After having facilitated hundreds of workshop and training sessions, I have come up with my own system which works like a charm every time. But that definitely took a while to master, and I’m excited to give you my best tips now. This list was written with 1 to 4 hour workshop sessions in mind. By workshop I mean a facilitated training session that actively engages the participants. Here are the questions you should ask yourself in order:
1. Is a workshop or a training really necessary at this time with those participants?
Are you adding value to the participants’ time, or are you doing it because of an old habit, because it’s already been scheduled, or because “that’s the way we’ve always done it”?
If your entire session can be summarized in an email which will have the same effect as you verbally presenting the details, I would advise you to save everyone’s time and create an article or a newsletter instead. Also, with regular or pre-scheduled workshops, if you keep finding yourself wondering how to fill in the allocated time, that’s a red flag showing you should either decrease the time slot of thesession, or drop it completely and revisit the need for it. Let’s be honest, the last thing you want is for your workshop to become one of those “this meeting could have been an email” memes.
If you need help determining what approach would be best suited for your company’s needs, contact us here!
2. Start from the end – what’s the end goal of the session?
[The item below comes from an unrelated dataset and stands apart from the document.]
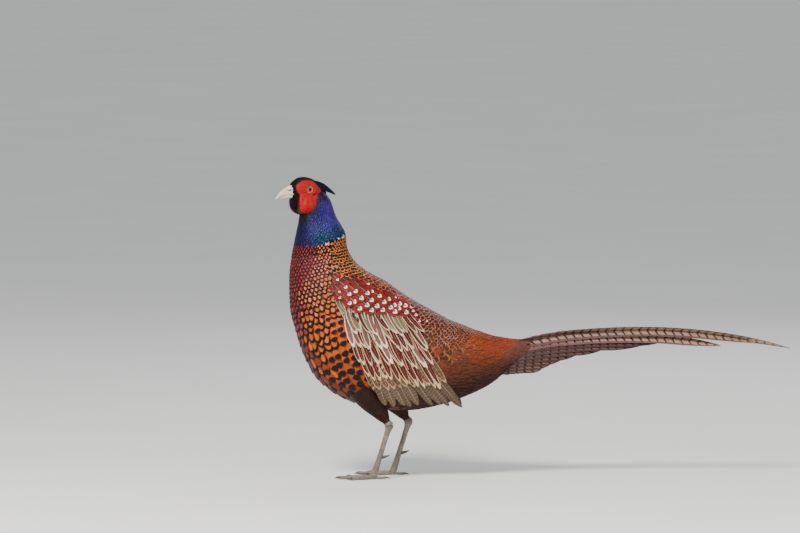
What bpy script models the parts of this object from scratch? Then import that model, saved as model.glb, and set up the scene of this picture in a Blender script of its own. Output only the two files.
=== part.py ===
"""A male common pheasant standing alert, life size, facing -X with its feet on z = 0.

Lengths in the tables are millimetres, and every mesh is made in metres.
"""
import math

import bmesh
import bpy
import numpy as np
from mathutils import Matrix, Vector

MM = 0.001
GAP = 0.3 * MM
# The tables' x is measured from this far behind the middle of the whole length, where the origin lies.
ORIGIN_X = 7.85 * MM

# Body outline with its feathers: one row for each section, from inside the head to the root of the tail.
# Columns: ventral x and z, dorsal x and z, half width.
BODY = MM * np.array([
    (-337, 417, -309, 432, 12),
    (-342, 399, -297, 417, 19),
    (-345, 381, -288, 392, 24),
    (-350, 357, -275, 369, 31),
    (-355, 330, -271, 344, 33),
    (-358, 304, -259, 324, 38),
    (-358, 279, -240, 309, 45),
    (-356, 249, -214, 295, 52),
    (-348, 219, -192, 279, 57),
    (-336, 183, -168, 264, 60),
    (-315, 147, -142, 250, 61),
    (-279, 120, -120, 238, 61),
    (-229, 105, -97, 229, 59),
    (-177, 102, -75, 220, 54),
    (-129, 111, -54, 213, 47),
    (-87, 126, -37, 210, 38),
    (-57, 141, -24, 208, 29),
])
BODY_POWER = 2.2
NECK_START = 1.55
TORSO_START = 3.75
RUMP_START = 13.2
BODY_END = 16.0

# The head, in its own frame: a runs forward along the head, b to its left, c up.
HEAD_CENTRE = Vector((-333, 0, 428)) * MM
HEAD_YAW = math.radians(33)
# Columns: a, top c, bottom c, half width.
HEAD = MM * np.array([
    (-33, -3, -11, 4),
    (-29, 5, -19, 11),
    (-21, 13, -27, 15.5),
    (-10, 19.5, -30, 16.5),
    (2, 23, -30, 15.8),
    (13, 22.5, -28, 13.5),
    (21, 18.5, -20, 11),
    (26, 13, -9, 7.8),
])
HEAD_POWER = 2.3
# Columns: a, top c, lower c, half width, each of the upper bill's sections.
UPPER_BILL = MM * np.array([
    (26, 12.2, -2.2, 6.6),
    (30, 11.6, -1.4, 6.2),
    (36, 8.8, -1.4, 5.2),
    (43.5, 4.2, -2.6, 4.1),
    (49.5, -1.2, -5.0, 2.7),
    (53.5, -6.2, -8.2, 1.0),
])
LOWER_BILL = MM * np.array([
    (26, -2.6, -7.4, 5.8),
    (32, -1.9, -7.8, 5.0),
    (39, -2.2, -7.6, 3.8),
    (45.5, -3.8, -7.4, 2.6),
    (49, -5.4, -7.0, 1.2),
])
EYE_A, EYE_C = 3.2 * MM, 5.6 * MM
EYE_RADIUS = 6.0 * MM
EYE_SINK = 4.6 * MM
LID_RING, LID_THICK = 5.5 * MM, 0.95 * MM
# Outline of the red face skin in a and c.
WATTLE = MM * np.array([
    (23.5, 12), (16, 18), (5, 20), (-6, 15.5), (-16.5, 3), (-11, -7), (-8.5, -17),
    (-1, -28), (9, -32), (21, -27), (24.5, -14), (22, -2), (24, 4),
])
WATTLE_CENTRE = (5 * MM, -3 * MM)
WATTLE_RISE, WATTLE_DEPTH = 2.6 * MM, 3.5 * MM
JOWL_RISE, JOWL_DROP = 7.0 * MM, 22 * MM
TUFT_ROOT = Vector((-13, 11, 13)) * MM
TUFT_TIP = Vector((-44, 13, -4)) * MM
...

The easiest way to determine the goal is by answering the question: what do we want the participants to leave with? Perhaps a better understanding of a new process, or the feeling that they have been heard, or the satisfaction of having provided valuable insights? The purpose of workshops is usually more closely related to employee engagement than a training would be.
The biggest mistake I’ve seen (and made) with pre-scheduled monthly sessions was to take all the information I had for the month that I had to cover, and then structure my session around it. Why is this a poor approach? You easily lose the goal and purpose of the session if you focus on a bunch of details and your biggest concern is how to spit them all out in the allocated time. At each step of the planning and creation process, ask yourself - would that add to the purpose of the session in a meaningful way or not?
My advice is to write down what you want to achieve with this particular workshop first, and organize the information and structure around it. Say you have a new process to communicate to your employees. If your end goal is to present the new procedure and get them to understand it better as a hard skill that’s one thing (more of a training), if your end goal is to make your trainees feel valuable and improve your retention, that’s a totally different structure you should aim for (more of a workshop).
3. Keep it short and simple and allow for discussion time – people need sufficient breaks in between!
Team managers are often under the impression their employees need to have 100% of their time booked and utilized, including the period while they’re in training or any other instructor-led session. This approach is quite ineffective though. Why?
Research by Dianne Dukette and David Cornish (2009) uncovered that adults can only sustain attention for about 20 minutes. The same study uncovered that the short-term response to the stimulus that attracts attention is only 8 seconds. What this means is that you only have eight seconds to get the employee’s attention, and if the instruction or information that you’re presenting takes more than 20 minutes, you’ve lost them. (source: trainingindustry.com) Even by keeping track of these instructions, the average learner starts to get distracted in 40-60 minutes overall. Once you’ve exhausted this time-frame, you need to give your learners a break.
My recommendation is to structure your content with this rule in mind, especially if you are doing it in a digital environment. In addition, try to actively planfor discussion points which will engage your participants and time these segments during the session to avoid extending the session. Which brings me to my next point:
4. Attitude – be open and receptive, but still incharge.
No matter how open and discussion-based your workshop is, you need to be in charge of the event and set the frame. This means – you start and end on time, you time your segments, you make sure everyone who wants to speak gets the chance to do so. Some people mistake this approach for micromanagement but that’s not what we want. In order to make your participants feel safe and relaxed in the meeting, they need to feel like someone is structuring the meeting for them.
If you skip this step you risk to have your session derailed by one or a couple of attendees, and more importantly – you risk having most of your participants feel unnoticed and insignificant which is the last thing you would want if your goal is to increase their level of engagement.
5. Make your attendees want to participate!
One of the worst things I have personally seen during a workshop is directing questions specifically towards participants who don’t wish to speak up or have nothing to say. Psychologically, that’s a big no-no. You make everyone in the room feel like they are back in high school and their least favourite teacher is cross-examining them.
Instead, I would suggest making people want to speak up as opposed to you pressuring them to participate. Refer back to point 4 - as a facilitator, I cannot stress this enough – your mood sets the scene. Make sure you feel open and receptive yourself before you expect it from others. They will always mirror your energy to a certain extent because as the facilitator you are the authority figure in the situation. Stay tuned for our article with tips on how to set your mood and intention to match what you need from your meeting, training, or any interaction online or in real life.
In addition, make sure to verbally express your openness and the details of the workshop format. Never assume the audience knows what to expect – this is never the case. Each participant will have their own perception which may or may not match your plan. You need to communicate it at the start of each session.